Впервые о марте как о традиционном для России, да и всего мира, месяце начала смут и дворцовых переворотов заговорили где-то в 1991-м: помню заголовок коммерсантовской статьи за подписью, кажется, Максима Соколова: " Мартовские иды Бориса Ельцина еще не наступили".

Тема "мартовских ид" издавна соотносилась с образом первого президента России: тут и мартовский кризис 1993 года с введением ОПУСа, и "сценарий #1" в 1994-м... Причина этого, вероятно, в том, что первый триумф Ельцина состоялся в марте 1989-го, когда за него на выборах Съезда народных депутатов СССР проголосовала чуть ли не вся Москва. Кстати, как раз тогда, в марте 1989 года, мы как то не сознавали, что происходит нечто чрезвычайное, что радикально изменит политический строй страны, да и просто уничтожит страну как таковую. И все же типично "мартовская тревога" присутствовала и тогда: в марте 1989-го в 1-м гуманитарном корпусе МГУ, на большом "сачке", установили магнитофон, и собравшиеся могли слышать речь Бориса Николаевича на митинге в Братееве. Речь, собственно, состояла из перечисления имен нехороших руководителей типа Воротникова, Лигачева и кого-то еще, после чего хор голосов сливался в однообразном "Долооой!". Я решил тогда не голосовать за Ельцина, но... оказался слаб, поддался уговорам друзей, которые говорили: "Ну ты же понимаешь, это только выборы в депутаты. Ничего больше!" (Кстати, все эти друзья потом голосовали за Ельцина и дальше.) Но тогда первый раз возникло ощущение, что Ельцин представляет собой какую-то мощную силу, годом раньше бывший глава московского горкома производил впечатление глубоко больного и сломленного психологически человека. Но в марте 1989 года возник другой Ельцин, и становилось понятно, что появление на политической сцене этого человека, со всеми плохо скрываемыми обидами, не сулит стране ничего хорошего.

И тем не менее в марте 1989-го я проголосовал за Ельцина, последний раз в своей жизни.
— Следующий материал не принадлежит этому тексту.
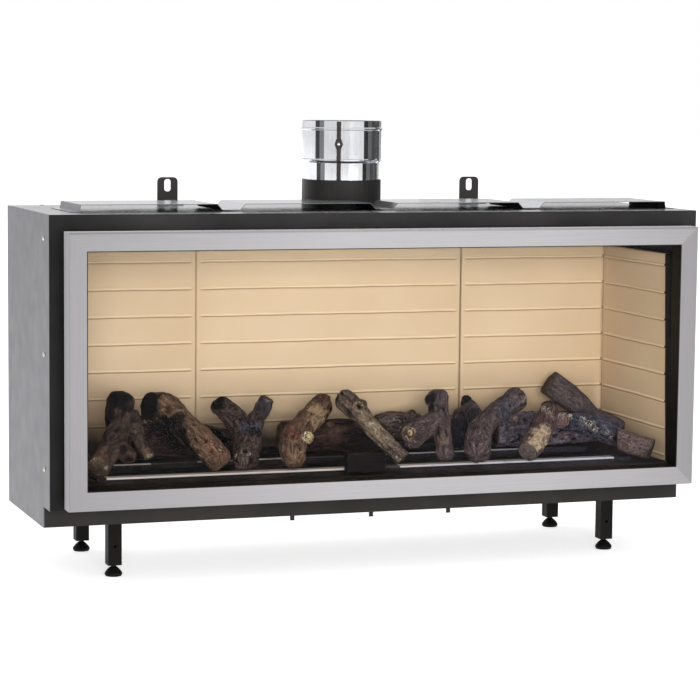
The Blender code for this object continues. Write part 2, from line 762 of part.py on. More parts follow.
# ---- smooth shading on round pieces ----
for obj in PARTS.objects:
    if obj.type != "MESH":
        continue
    if obj.name.startswith(("log_", "foot_", "flue_", "exhaust", "gas_", "side_screw", "bracket_bolt", "pilot_burner")):
        obj.data.shade_smooth()
        obj.data.set_sharp_from_angle(angle=math.radians(40))
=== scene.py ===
"""Looks of the gas fireplace insert: finishes, detailed brick lining, charred ceramic logs, studio and camera."""

import math

import bmesh
import bpy
import numpy as np
from mathutils import Matrix, Vector, noise


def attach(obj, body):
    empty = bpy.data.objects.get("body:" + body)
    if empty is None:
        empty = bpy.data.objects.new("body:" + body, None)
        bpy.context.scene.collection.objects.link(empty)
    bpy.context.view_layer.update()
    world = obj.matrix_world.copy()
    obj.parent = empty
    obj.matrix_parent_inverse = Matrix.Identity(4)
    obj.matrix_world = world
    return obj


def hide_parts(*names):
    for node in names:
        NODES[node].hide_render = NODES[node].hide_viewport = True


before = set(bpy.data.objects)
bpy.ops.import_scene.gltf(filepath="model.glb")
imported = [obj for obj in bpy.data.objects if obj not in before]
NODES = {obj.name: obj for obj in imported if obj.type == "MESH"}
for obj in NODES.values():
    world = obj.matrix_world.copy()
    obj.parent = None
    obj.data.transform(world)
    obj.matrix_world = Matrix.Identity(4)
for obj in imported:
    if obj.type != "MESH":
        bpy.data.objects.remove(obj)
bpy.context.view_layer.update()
SCENE = bpy.context.scene


# ---------------------------------------------------------------- units and colours
def put(x, y, z):
    """Millimetres measured from the casing (front plate at y 0, underside at z 0) to metres in the row's frame."""
    return Vector((x / 1000, (y - 163.7) / 1000, (z + 100.0) / 1000))


def lin(r, g, b):
    """A display colour, 0 to 255, as scene-linear RGBA."""
    out = []
    for c in (r, g, b):
        c /= 255
        out.append(c / 12.92 if c <= 0.04045 else ((c + 0.055) / 1.055) ** 2.4)
    return (*out, 1.0)


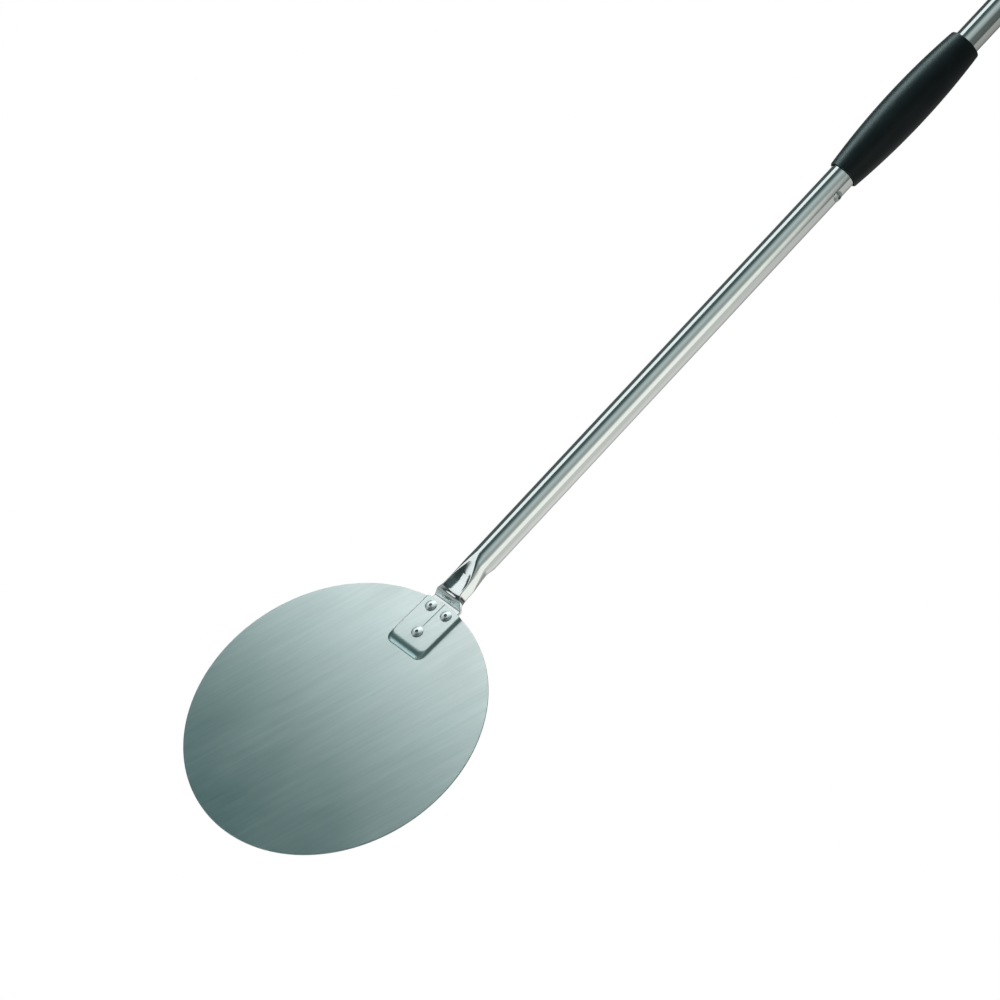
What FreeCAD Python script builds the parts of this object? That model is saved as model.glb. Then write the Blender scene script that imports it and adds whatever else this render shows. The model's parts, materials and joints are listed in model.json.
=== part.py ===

Между тревожным мартом 1989-го и бурным июнем, когда начал работу Съезд народных депутатов, а весь мир готовился в следующем месяце отмечать 200-летие взятия французскими революционерами Бастилии, был еще тихий и относительно спокойный апрель. Относительно, потому что где-то далеко в Тбилиси вроде бы разогнали лопатками демонстрантов, а в Москве, в преддверии Страстной недели, почему-то распространились слухи о неминуемом землетрясении. Однако главным событием апреля 1989-го, последнего "тихого" месяца советской истории, стала трансляция по ТВ первого зарубежного сериала "Рабыня Изаура". Уставшая от событий бурного марта Москва, как бы в предчувствии близкого будущего, припала к экранам телевизоров, отключившись от того, что назревало и уже разворачивалось вокруг. Помню, тогда будущий автор "Обороны тупика" Максим Жуков на одном из концертов спел песню, которая лучше всего выражала настроение этого апрельского умиротворения: " Все успокоились. Никто не ждет новостей. Все успокоились. Все ждут фильма в 21.40".

Но каждый март не похож на предыдущий и в политике, и в погоде. И март 1985-го был совсем не похож на март 1989-го, и оба отличались от бурного марта 1991-го, и все вместе от марта 2008-го. Общим было только одно - предчувствие неизбежных перемен и тревога в сочетании с надеждой.